How to Make Sustainability Stick in Your Community


If you wait around for sweeping legislation to change the world, you’ll be waiting a while. The truth is, your street, your block, your home — that’s where the shift begins. Real, sticky sustainability comes from everyday folks tightening the screws on waste, convenience, and that old throwaway mindset. You don’t need a perfect plan. You need curiosity, follow-through, and a pinch of stubborn optimism. Change one thing, share it, repeat.

Start Where You Live

No one wants a lecture, but people notice action. Picking up trash on your daily walk or switching the street fair to reusable utensils might seem small, but it plants a seed. When communities watch one of their own doing the work, they tend to follow. Municipalities, for their part, are starting to notice too, offering platforms for encouraging residents to adopt sustainable practices. Get loud at city hall, meet your neighbors, put sustainability on the agenda. Big change is just small change that showed up consistently.

Let Paper Go Extinct

You don’t need to be printing meeting agendas or recipe PDFs in 2025. Save your sanity and your trees by moving to digital tools. Shared drives, email chains, cloud storage — they’re easier and faster. Even that 14-page community flyer can stay digital if you compress it down. If you want smoother sharing and storage, you can learn more about tools like PDF compressors that keep your docs compact. The planet doesn’t need more pulp, and your filing cabinet could use a break.

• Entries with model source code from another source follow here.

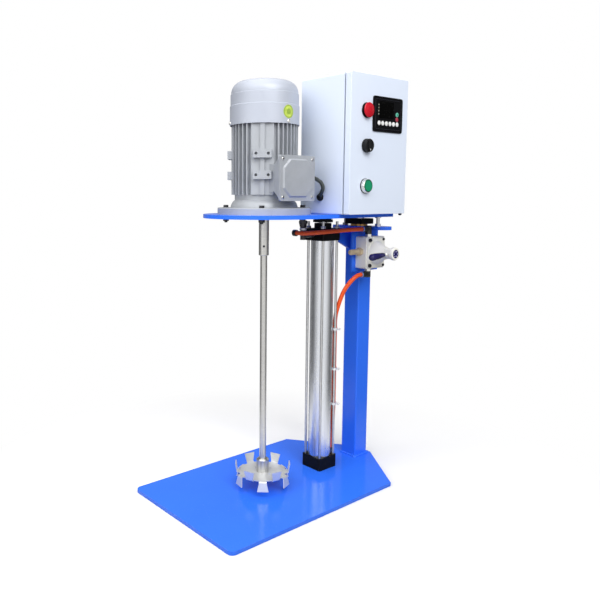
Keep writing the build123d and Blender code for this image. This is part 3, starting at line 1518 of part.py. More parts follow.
with BuildPart() as flow_control:
    with BuildSketch(level(flow_x, flow_y, collar_bottom)):
        Circle(flow_body_diameter / 2)
    extrude(amount=head_port_z - flow_body_drop - collar_bottom)
    with BuildSketch(level(flow_x, flow_y, collar_bottom)):
        Circle(flow_collar_diameter / 2)
    extrude(amount=flow_collar_height)
    with BuildSketch(across(flow_x, flow_y, head_port_z, (0, 1, 0))):
        Circle(flow_body_diameter / 2)
    extrude(amount=cap_front_y - flow_y)
    with BuildSketch(across(flow_x, cap_front_y, head_port_z, (0, 1, 0))):
        Circle(fitting_thread_diameter / 2)
    extrude(amount=fitting_thread)
    with BuildSketch(across(flow_arm_x, flow_arm_y, flow_arm_z, (-1, 0, 0))):
        Circle(fitting_diameter / 2)
    extrude(amount=fitting_arm)
    with BuildSketch(across(*body_middle, arm_middle - body_middle)):
        Circle(flow_neck_diameter / 2)
    extrude(amount=(arm_middle - body_middle).length)
    with BuildSketch(across(flow_arm_x, flow_arm_y, flow_arm_z, (-1, 0, 0))):
        Circle(hose_diameter / 2 + running_clearance)
    extrude(amount=hose_seat_depth, mode=Mode.SUBTRACT)
    with Locations((flow_x, flow_y, flow_top)):
        Hole(flow_knob_stem / 2 + running_clearance, depth=flow_knob_stem_length + slide_clearance)
keep(flow_control.part, "flow_control")

with BuildPart() as flow_knob:
    with BuildSketch(level(flow_x, flow_y, flow_top + slide_clearance)):
        RegularPolygon(flow_knob_foot_diameter / 2, flow_knob_sides)
    with BuildSketch(level(flow_x, flow_y, flow_top + slide_clearance + flow_knob_flare)):
        RegularPolygon(flow_knob_top_diameter / 2, flow_knob_sides)
    loft()
    extrude(faces().sort_by(Axis.Z)[-1], amount=flow_knob_height - flow_knob_flare)
    chamfer(faces().sort_by(Axis.Z)[-1].edges(), flow_knob_edge)
    with BuildSketch(level(flow_x, flow_y, flow_top + slide_clearance)):
        Circle(flow_knob_stem / 2)
    extrude(amount=-flow_knob_stem_length)
keep(flow_knob.part, "flow_knob")

# Hoses, and the ties that hold the lower one to a tie rod

flexible(upper_hose_route, hose_diameter, "upper_hose")
flexible(lower_hose_route, hose_diameter, "lower_hose")

straight_start, straight_end = lower_hose_route[5], lower_hose_route[6]
tied_rod = Vector(tie_rod_offset, cylinder_y + tie_rod_offset)

with BuildPart() as cable_ties:
    for tie_level in (tie_high, tie_middle, tie_low):
        share = (straight_start[2] - tie_level) / (straight_start[2] - straight_end[2])
        hose_x = straight_start[0] + share * (straight_end[0] - straight_start[0])
        hose_y = straight_start[1] + share * (straight_end[1] - straight_start[1])
        for growth, mode in ((tie_thickness, Mode.ADD), (0, Mode.SUBTRACT)):
            with BuildSketch(level(0, 0, tie_level)):
                with Locations((tied_rod.X, tied_rod.Y)):
                    Circle(tie_rod_diameter / 2 + slide_clearance + growth)
                with Locations((hose_x, hose_y)):
                    Circle(hose_diameter / 2 + slide_clearance + growth)
                make_hull()
            extrude(amount=tie_width, mode=mode)
keep(cable_ties.part, "cable_ties")

# Motor lead and its glands: one on the terminal box, a rubber dome and a mains gland on the cabinet

lead_arrival = Vector(*motor_lead_route[-2]) - Vector(*motor_lead_route[-1])

with BuildPart() as cable_glands:
    for place, outward_y, gland_bore in (
        ((box_gland_x, box_boss_y, box_gland_z), 1, lead_diameter),
        ((cabinet_gland_x, cabinet_rear_y, cabinet_gland_z), 1, power_gland_bore),
    ):
        with BuildSketch(across(*place, (0, outward_y, 0))):
            RegularPolygon(gland_diameter / 2, gland_sides)
        extrude(amount=gland_length)
        chamfer(faces().sort_by(Axis.Y)[-1].edges(), gland_edge)
        with BuildSketch(across(*place, (0, outward_y, 0))):
            Circle(gland_thread_diameter / 2)
        extrude(amount=-gland_thread)
        with BuildSketch(across(place[0], place[1] - gland_thread, place[2], (0, outward_y, 0))):
            Circle(gland_bore / 2 + running_clearance)
        extrude(amount=gland_thread + gland_length, mode=Mode.SUBTRACT)
    with Locations((cabinet_gland_x, cabinet_front_y, cabinet_gland_z)):
        Sphere(
            gland_diameter / 2,
            arc_size1=0,
            rotation=(90, 0, 0),
            align=(Align.CENTER, Align.CENTER, Align.MIN),
        )
    with BuildSketch(across(cabinet_gland_x, cabinet_front_y, cabinet_gland_z, (0, 1, 0))):
        Circle(gland_thread_diameter / 2)
    extrude(amount=inlet_dome_neck)
    with BuildSketch(across(*motor_lead_route[-1], lead_arrival)):
        Circle(lead_diameter / 2 + running_clearance)
    extrude(amount=gland_diameter, mode=Mode.SUBTRACT)
keep(cable_glands.part, "cable_glands")

flexible(motor_lead_route, lead_diameter, "motor_lead")
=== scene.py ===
import bmesh
import bpy
import numpy as np
from bpy.props import FloatProperty, FloatVectorProperty, IntProperty, PointerProperty
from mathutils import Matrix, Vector


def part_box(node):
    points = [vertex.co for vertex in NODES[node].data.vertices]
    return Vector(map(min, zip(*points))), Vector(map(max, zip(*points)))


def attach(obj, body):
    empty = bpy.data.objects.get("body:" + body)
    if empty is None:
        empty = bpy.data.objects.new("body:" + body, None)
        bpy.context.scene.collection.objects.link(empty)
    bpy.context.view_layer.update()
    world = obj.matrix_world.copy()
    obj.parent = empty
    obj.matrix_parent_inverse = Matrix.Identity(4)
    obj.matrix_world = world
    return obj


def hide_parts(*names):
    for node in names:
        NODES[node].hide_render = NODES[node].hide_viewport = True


bl_info = {
    "name": "Lift mixer finish",
    "version": (1, 0, 0),
    "blender": (4, 5, 0),
    "location": "View3D > Sidebar > Lift Mixer",
    "description": "Finishes, small fittings and a plain studio for the lift mixer",
    "category": "Object",
}

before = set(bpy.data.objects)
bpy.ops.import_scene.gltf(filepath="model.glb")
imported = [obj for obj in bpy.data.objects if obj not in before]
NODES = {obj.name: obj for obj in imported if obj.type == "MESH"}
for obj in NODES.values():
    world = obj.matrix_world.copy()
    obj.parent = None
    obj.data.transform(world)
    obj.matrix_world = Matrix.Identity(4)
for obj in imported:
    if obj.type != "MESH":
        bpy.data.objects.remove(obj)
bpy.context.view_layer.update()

# Directions, and places read from the solids, in metres

FRONT, UP, DOWN = (1, 0, 0), (0, 0, 1), (0, 0, -1)
CORNERS = [(side, rise) for side in (-1, 1) for rise in (-1, 1)]
FLANGE_SEAT = 0.636
BOLT_CIRCLE = 0.0825
HOSE_X = 0.05
TIE_LEVELS = (0.161, 0.247, 0.344)
TIE_Y = 0.2142
FLOW_AXIS = (-0.003, 0.122)
FLOW_RUN_LEVEL = 0.572
FLOW_ARM_LEVEL = 0.577
FLOW_ARM_Y = 0.1065

# Sizes and colours a user would change


def colour(label, note, default):
    """A linear RGB colour property with a name, a note and a default."""
    return FloatVectorProperty(name=label, description=note, subtype="COLOR", size=3, min=0.0,
                               max=1.0, default=default)


def length(label, note, default):
    """A length property in metres."""
    return FloatProperty(name=label, description=note, unit="LENGTH", min=0.0, default=default,
                         precision=5)


def power(label, note, default):
    """A lamp's power in watts."""
    return FloatProperty(name=label, description=note, unit="POWER", min=0.0, default=default)


class MixerColours(bpy.types.PropertyGroup):
    """Colours of the machine's finishes."""

    frame_blue: colour("Frame blue", "Gloss paint of base, column and plates", (0.034, 0.185, 0.97))
    frame_deep: colour("Frame blue, deep", "Where the gloss paint is thicker or shaded",
                       (0.024, 0.140, 0.84))
    motor_grey: colour("Motor grey", "Silver paint on the motor's castings", (0.40, 0.42, 0.45))
    cowl_grey: colour("Cowl grey", "Silver paint on the fan cowl", (0.46, 0.49, 0.56))
    cabinet_pale: colour("Cabinet pale", "Powder coat of case and door", (0.72, 0.79, 0.91))
    hose_orange: colour("Hose orange", "Air hoses", (1.0, 0.125, 0.026))
    cap_black: colour("Cap black", "Cylinder caps", (0.006, 0.006, 0.0065))
    valve_cream: colour("Valve cream", "Hand valve's castings", (0.93, 0.92, 0.84))
    grip_navy: colour("Grip navy", "Lever's grip and its badge", (0.012, 0.010, 0.085))
    go_green: colour("Start green", "Start button", (0.012, 0.28, 0.13))
    halt_red: colour("Stop red", "Stop button", (0.52, 0.005, 0.018))
    sticker_green: colour("Sticker green", "Round sticker on the cowl", (0.56, 0.68, 0.10))


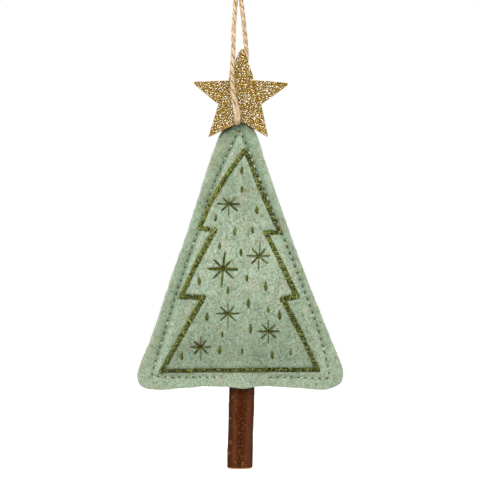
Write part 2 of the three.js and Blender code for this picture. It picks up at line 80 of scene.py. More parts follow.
CAMERA_AWAY, SENSOR = 1200.0, 36.0
# The pixel's size holds on a plane this far in front of the tree's middle
PLANE_OUT = 2.0
camera_data = bpy.data.cameras.new("front_view")
camera_data.sensor_width = SENSOR
camera_data.lens = SENSOR * CAMERA_AWAY / (PICTURE * PIXEL)
camera_data.clip_start, camera_data.clip_end = 0.05, 50
camera = bpy.data.objects.new("front_view", camera_data)
bpy.context.scene.collection.objects.link(camera)
aim_x, aim_z = seen(PICTURE / 2, PICTURE / 2)
camera.location = (aim_x * MM, -(CAMERA_AWAY + PLANE_OUT) * MM, aim_z * MM)
camera.rotation_euler = (math.pi / 2, 0, 0)
bpy.context.scene.camera = camera
bpy.context.scene.view_settings.view_transform = "Standard"

# Mesh helpers


def smooth(share):
    share = np.clip(share, 0, 1)
    return share * share * (3 - 2 * share)


def unit(vectors):
    return vectors / np.maximum(np.linalg.norm(vectors, axis=-1, keepdims=True), 1e-9)


def closed(line):
    """A loop of places with its first place once more at its end."""
    return np.vstack([line, line[:1]])


def mesh_from(bm, name):
    mesh = bpy.data.meshes.new(name)
    bm.to_mesh(mesh)
    bm.free()
    return mesh


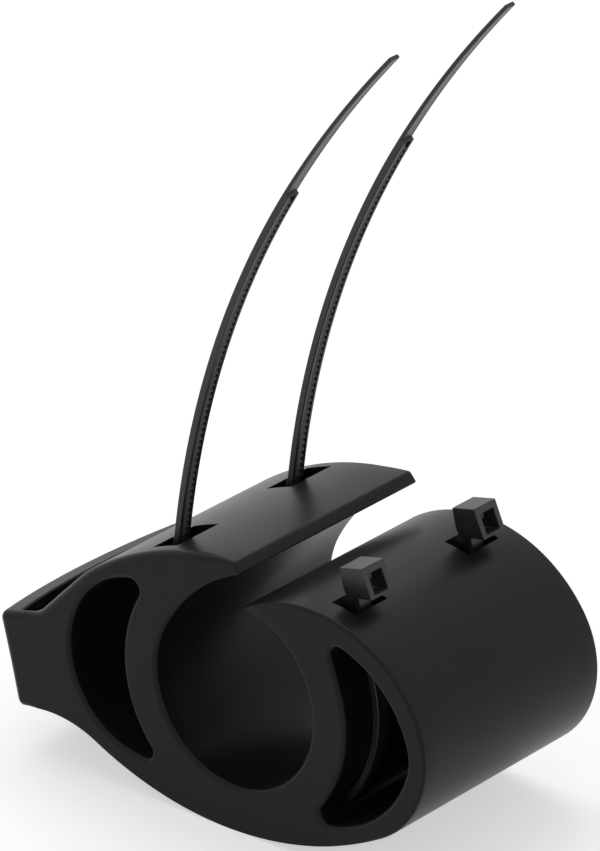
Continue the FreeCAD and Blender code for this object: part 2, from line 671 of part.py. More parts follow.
STRAP_RING = "Sizes.BoreRadius + Sizes.WebThickness + Sizes.StrapGap + Sizes.StrapThickness / 2"


def tie_route():
    """The strap from its head down into the lobe, round the bore and out at the dome."""
    neck_angle = size("NeckAngle")
    bend = size("StrapBend")
    exit_bend = size("ExitBend")
    exit_angle = size("ExitAngle")
    exit_centre = Vector(size("ExitX"), size("ExitZ"), 0) + polar(exit_angle + 90, exit_bend)
    reach = strap_ring + exit_bend
    leave_angle = math.degrees(heading(exit_centre) + math.acos(reach / exit_centre.Length))
    straight = math.sqrt(exit_centre.Length**2 - reach**2)
    low_angle = math.degrees(heading(right_bend))
    floor_angle = math.degrees(heading(right_bend - tunnel))

    foot = polar(neck_angle, strap_ring) + polar(neck_angle + 90, size("NeckLength"))
    route = Route(foot, neck_angle - 90)
    route.run(size("NeckLength"))
    route.arc_to(low_angle - 90, -strap_ring, STRAP_RING)
    route.arc_to(floor_angle - 90, -bend, "Sizes.StrapBend")
    route.arc_to(-floor_angle - 270, -size("TunnelRadius"), "Sizes.TunnelRadius")
    route.arc_to(-low_angle - 270, -bend, "Sizes.StrapBend")
    route.arc_to(leave_angle - 450, -strap_ring, STRAP_RING)
    route.run(straight)
    route.arc_to(exit_angle - 360, exit_bend, "Sizes.ExitBend")
    route.run(size("TailLength"), -size("TailRadius"), "Sizes.TailRadius")
    route.run(size("TipLength"), -size("TipRadius"), "Sizes.TipRadius")
    return route


def strap_outline(body, route):
    """The strap seen along the bore: its right face, its tip, its left face and its root.

    The right face steps in where the smooth, thin part of the tail begins.
    """
    half = size("StrapThickness") / 2
    thin = half - size("TipThickness")
    outline = Outline(body, "StrapSketch")
    *thick_runs, thin_run = route.pieces
    right = [route.trace(outline, piece, -half, "-Sizes.StrapThickness / 2") for piece in thick_runs]
    step = outline.line(route.place(thin_run[0], -half), route.place(thin_run[0], thin))
    tail = route.trace(outline, thin_run, thin, "Sizes.StrapThickness / 2 - Sizes.TipThickness")
    tip = outline.line(route.place(route.length, thin), route.place(route.length, half))
    left = []
    for piece in reversed(route.pieces):
        left.append(route.trace(outline, piece, half, "Sizes.StrapThickness / 2", back=True))
    root = outline.line(route.place(0, half), route.place(0, -half))
    outline.join(corners=[right[-1], step, tail, tip, left[-1], root])
    return outline.sketch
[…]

Support Food That Doesn’t Travel

Grocery stores are great, sure, but the food there traveled farther than most of us did last year. Local farms, co-ops, and neighborhood growers are shrinking that mileage. When you buy produce grown close to home, you cut emissions, support soil health, and often get better taste. And it isn’t just about eating — it’s about reconnecting to a rhythm that isn’t tied to shipping containers. People like Brian Yazzie are nurturing their communities through food and honoring tradition while keeping their carbon footprint small. If there’s a farmers’ market near you, go this weekend.

Put Down Roots — Literally

A vacant lot can be a wild patch of opportunity. Community gardens, once dismissed as fringe projects, are now the backdrop to school lessons, potlucks, and sustainable food swaps. When you turn dirt into nourishment, you do more than reduce trips to the store. Composting with your neighbors and growing collectively can change how people think about waste, water, and weather. Across the U.S., gardens that produce crops and vegetables are thriving, often in places you wouldn’t expect. You don’t need a green thumb, just some dirt and people willing to show up.

Wear What’s Already Made

Fashion churns out trends like candy, and the planet’s choking on the wrapper. You can opt out. Clothes swaps, thrift events, and mending nights turn closets into conversations. People are waking up to the idea that new isn’t always better — and often isn’t necessary. In some places, clothing drives are diverting substantial textile waste from landfills, keeping fabric in circulation and out of dumpsters. Choose clothes like you’d choose friends — quality over flash, and loyal for years.

Own Your Energy

Tired of rising utility bills and waiting for the grid to go green? Take matters into your own backyard. Solar panels, neighborhood battery sharing, and even DIY wind systems are cropping up in cities and towns alike. There’s something rebellious about producing your own power, and the long-term payoff isn’t just environmental. Projects like the community-owned utility in Washington DC are proving that collective energy efforts can drive down costs and emissions at the same time. Ask around — someone in your ZIP code is probably already doing it.

Teach Like It Matters

You don’t need a degree to teach kids how not to trash the planet. Showing up in classrooms or weekend camps to talk about air, water, and waste connects the next generation to what matters. It isn’t preachy if it’s participatory. Collect rainwater together, start a worm bin, or run an audit of a school’s single-use plastic. Across the globe, volunteers are conducting environmental workshops in schools, and it’s making an impact that lasts longer than any flyer ever could. The earlier they get it, the better we all are.

You won’t see results overnight. Sometimes you’ll feel like a drop in the ocean. But drops become waves, and waves remake the shore. Keep pushing, keep asking questions, keep changing the habits you’ve been handed. You won’t always get it right, but that’s not the point. Just don’t stop.